Apesar da ironia com que trata textos assim, em numerosos papéis escreve suas próprias Regras de Vida reproduzindo escritos, sobretudo religiosos, que professam os caminhos do bom proceder. Ou antecipando Manuais de Auto-Ajuda que tanto sucesso fariam, mais tarde. Como essas:
- 1. Trabalhar com nobreza.
- 2. Esperar com sinceridade.
- 3. Sentir as pessoas com ternura.
- 4. Não tenhas opiniões firmes, nem creia demasiadamente no valor das tuas opiniões.
- 5. Sê tolerante, porque não tens certeza de nada.
- 6. Não julgues ninguém porque não vês os motivos, mas sim os atos.
- 7. Espera o melhor e prepara-te para o pior.
- 8. Não mates nem estragues, porque não sabes o que é a vida, exceto que é um mistério.

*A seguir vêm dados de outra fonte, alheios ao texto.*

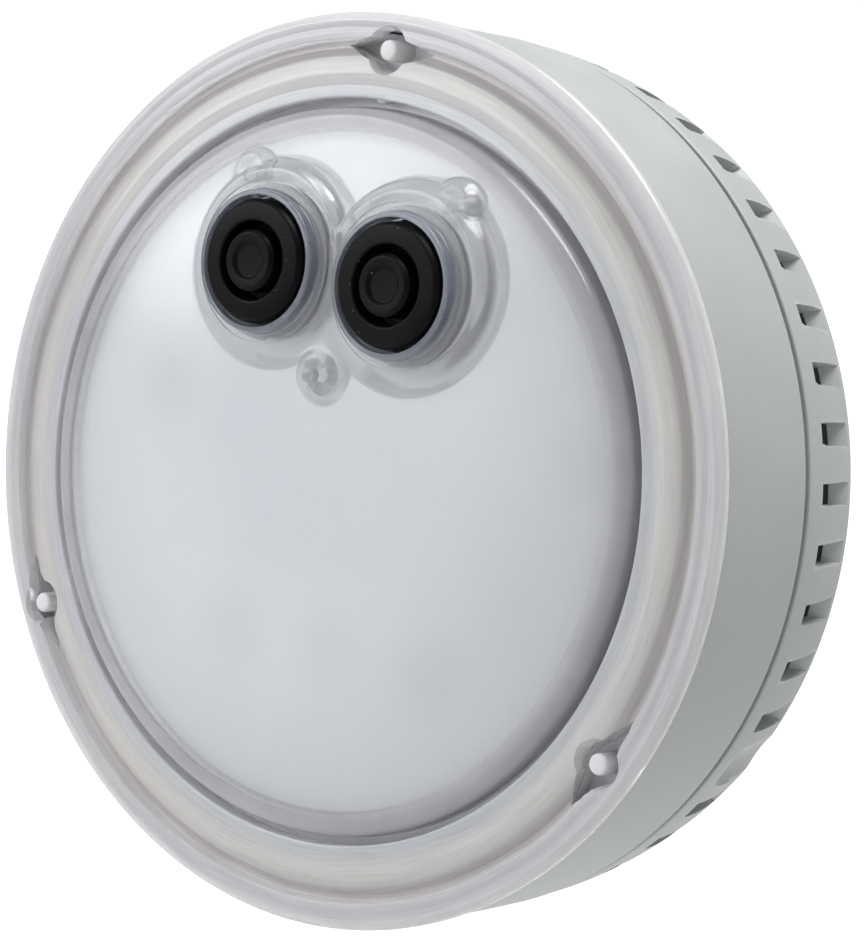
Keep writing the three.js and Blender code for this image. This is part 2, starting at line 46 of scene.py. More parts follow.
FLOOR_HEIGHT, FLOOR_GLOW = -0.3, 0.38
ROOM_WHITE, ROOM_AHEAD, ROOM_BEHIND = 1.05, 0.36, 0.44


def fill(tree, target, inputs):
    """Gives each of a node's inputs its value, or the socket that feeds it."""
    for key, value in inputs.items():
        if isinstance(value, bpy.types.NodeSocket):
            tree.links.new(value, target.inputs[key])
        else:
            target.inputs[key].default_value = value
    return target


def node(tree, kind, inputs=None, **settings):
    """A new node with its settings and its inputs."""
    made = tree.nodes.new(kind)
    for key, value in settings.items():
        setattr(made, key, value)
    return fill(tree, made, inputs or {})


def maths(tree, operation, *values):
    """What a Math node makes of its values."""
    return node(tree, "ShaderNodeMath", dict(enumerate(values)), operation=operation).outputs[0]


def mapped(tree, value, low, high, to_low=0.0, to_high=1.0, **settings):
    """A value between low and high, brought to between to_low and to_high."""
    ends = {"From Min": low, "From Max": high, "To Min": to_low, "To Max": to_high}
    return node(tree, "ShaderNodeMapRange", {"Value": value, **ends}, **settings).outputs[0]


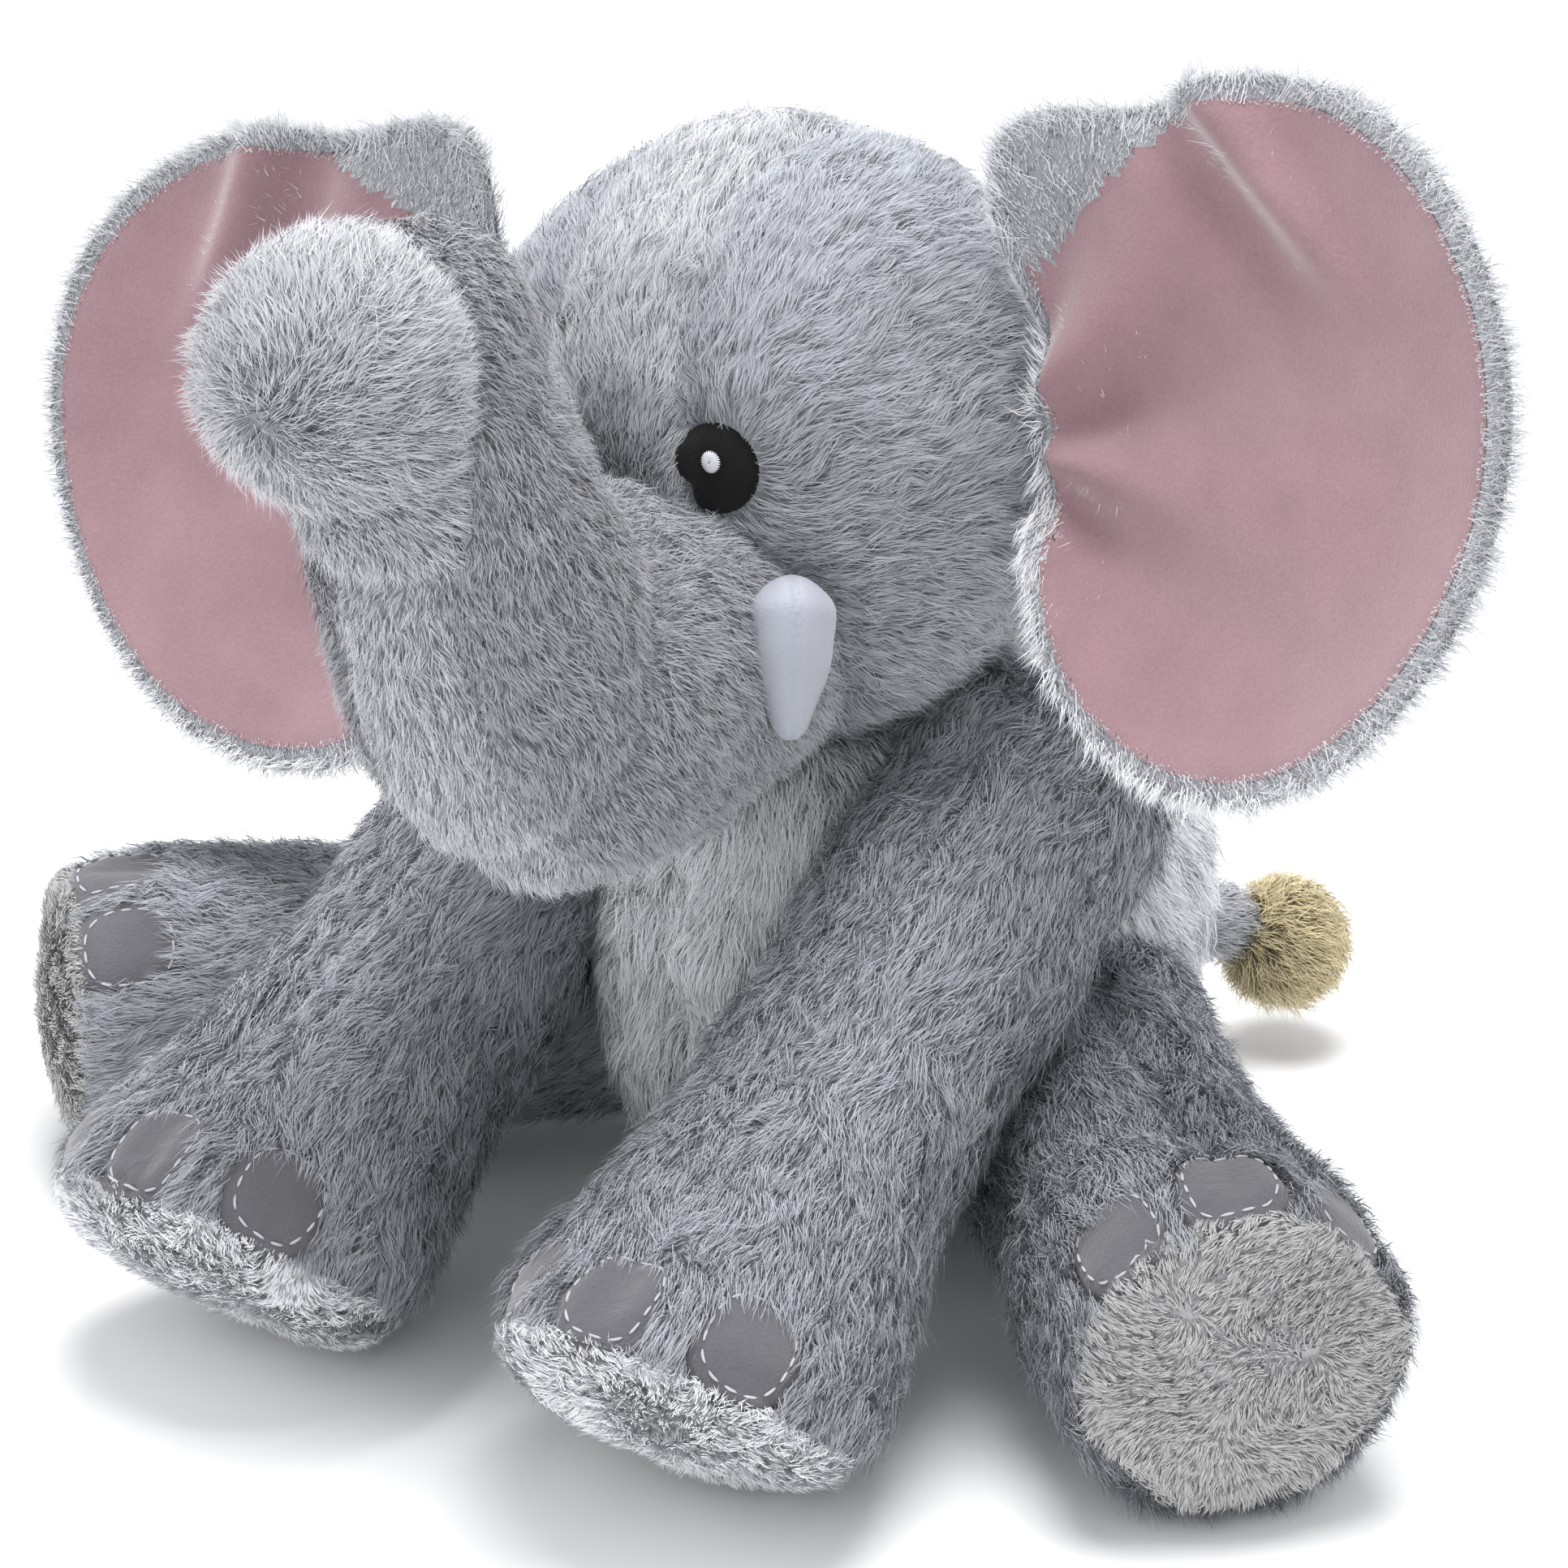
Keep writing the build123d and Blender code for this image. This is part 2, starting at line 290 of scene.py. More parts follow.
SATIN = cloth_shader("white_satin", (0.31, 0.325, 0.375), (0.40, 0.415, 0.47),
                     1600, 0.25, 0.45, 0.3)
THREAD = cloth_shader("pale_thread", (0.42, 0.42, 0.46), (0.62, 0.62, 0.66),
                      4000, 0.3, 0.5, 0.2)
GLINT = cloth_shader("white_thread", (0.55, 0.55, 0.60), (0.78, 0.78, 0.82),
                     4000, 0.3, 0.45, 0.2)
FIBRE = cloth_shader("fibre", (0.62, 0.62, 0.60), (0.82, 0.82, 0.80), 500, 0.8, 0.9, 0.3)


# ------------------------------------------------------------ pile
class Form:
    """A smooth body: its surface, what it is made of, and where its seams run."""

    def __init__(self, nodes, hidden, voxel=0.0021, passes=10, lump=0.0010, seed=1, balls=()):
        self.co, self.tri = grown(list(nodes) + list(hidden), voxel, passes, balls)
        nor = vertex_normals(self.co, self.tri)
        self.co = self.co + nor * (lump * waves(self.co, 0.034, seed))[:, None]
        self.panels = list(nodes)
        centres = self.co[self.tri].mean(1)
        trees = [tree_of(*arrays(NODES[n].data)) for n in self.panels]
        dist = np.array([nearest(t, centres)[0] for t in trees])
        self.owner = dist.argmin(0)
        self.sew(0.0022, 0.004)

    def sew(self, depth, width):
        """Pull the surface in along every seam."""
        n = len(self.co)
        lo, hi = np.full(n, len(self.panels)), np.full(n, -1)
        for k in range(3):
            np.minimum.at(lo, self.tri[:, k], self.owner)
            np.maximum.at(hi, self.tri[:, k], self.owner)
        edge = self.co[(lo != hi) & (hi >= 0)]
        self.seam = np.full(n, FAR)
        if len(edge):
            kd = KDTree(len(edge))
            for i, p in enumerate(edge.tolist()):
                kd.insert(p, i)
            kd.balance()
            self.seam = np.array([kd.find(p)[2] for p in self.co.tolist()])
        nor = vertex_normals(self.co, self.tri)
        self.co = self.co - nor * (depth * np.exp(-(self.seam / width) ** 2))[:, None]
        self.nor = vertex_normals(self.co, self.tri)

    def tree(self):
        return tree_of(self.co, self.tri)

    def part(self, panel):
        """The triangles of one panel."""
        return self.tri[self.owner == self.panels.index(panel)]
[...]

- 9. Não queiras reformar nada, porque não sabes a que leis as coisas obedecem.
- 10. Faz por agir como os outros e pensar diferentemente deles.
No Desassossego diz "Para que um homem seja distintivamente e absolutamente moral, tem que ser um pouco estúpido. Para que um homem possa ser absolutamente intelectual, tem que ser um pouco imoral". Cumprindo, então, "reduzir as necessidades ao mínimo, para que em nada dependamos de outrem". Talvez porque "o escrúpulo é a morte da ação".
A sobrinha-neta Isabel Murteira França testemunha: "O Fernando era assim; tinha sempre mil planos, mil ideias, esboços e, realmente, muitos não chegava a concretizar. O seu espírito, tantas vezes quase frágil, perdia-se na amargura de seu desassossego interior".
Confirmando, Pessoa diz pertencer à seita dos adiistas e ser autenticamente futurista no sentido de deixar tudo para manhã" (talvez referência à seita dos adeistas segundo a qual os muitos deuses seriam figuração de um único deus, maior e superior). Num texto inédito até 1979, em inglês (publicado na revista História, de O Jornal), mais rules of life (regras da vida) vão surgindo (traduzo e resumo):
- 1. Faça o menos possível de confidências. Melhor não as fazer mas, se fizer alguma, faça com que sejam falsas ou vagas.
- 2. Sonhe tão pouco quanto possível, exceto quando o objetivo direto do sonho seja um poema ou produto literário.
- 3. Estude e trabalhe.
- 4. Tente e seja tão sóbrio quanto possível, antecipando a sobriedade do corpo com a sobriedade do espírito.
- 5. Seja agradável apenas para agradar, e não para abrir sua mente ou discutir abertamente com aqueles que estão presos à vida interior do espírito.
- 6. Cultive concentração, tempere a vontade, torne-se uma força ao pensar de forma tão pessoal quanto possível, que na realidade você é uma força.
- 7. Considere quão poucos são os amigos reais que tem, porque poucas pessoas estão aptas a serem amigas de alguém. Tente seduzir pelo conteúdo do seu silêncio.
- 8. Aprenda a ser expedito nas pequenas coisas, nas coisas usuais da vida mundana, da vida em casa, de maneira que elas não o afastem de você.
- 9. Organize a sua vida como um trabalho literário, tornando-a tão única quanto possível.
- 10. Mate o assassino.
Essa última regra se refere a passagem que traduziu num livro de Helena Petrovna Blavatsky (A voz do silêncio). É que, para madame Blavatsky, "a mente é o grande assassino do real"; pregando, ao fim, que "o discípulo mate o assassino".
Em resumo, para ele, "cada um de nós, a sós consigo no seu silêncio de ser um ser, tem uma personalidade inexprimível que nenhuma palavra pode dar, que o mais expressivo dos olhares não interpreta"; e, assim, "repudiei sempre que me compreendessem. Ser compreendido é prostituir-me. Prefiro ser tomado a sério como o que não sou". E era, sem dúvida possível, um gênio absoluto. Por isso, e para sempre, viva Pessoa!!!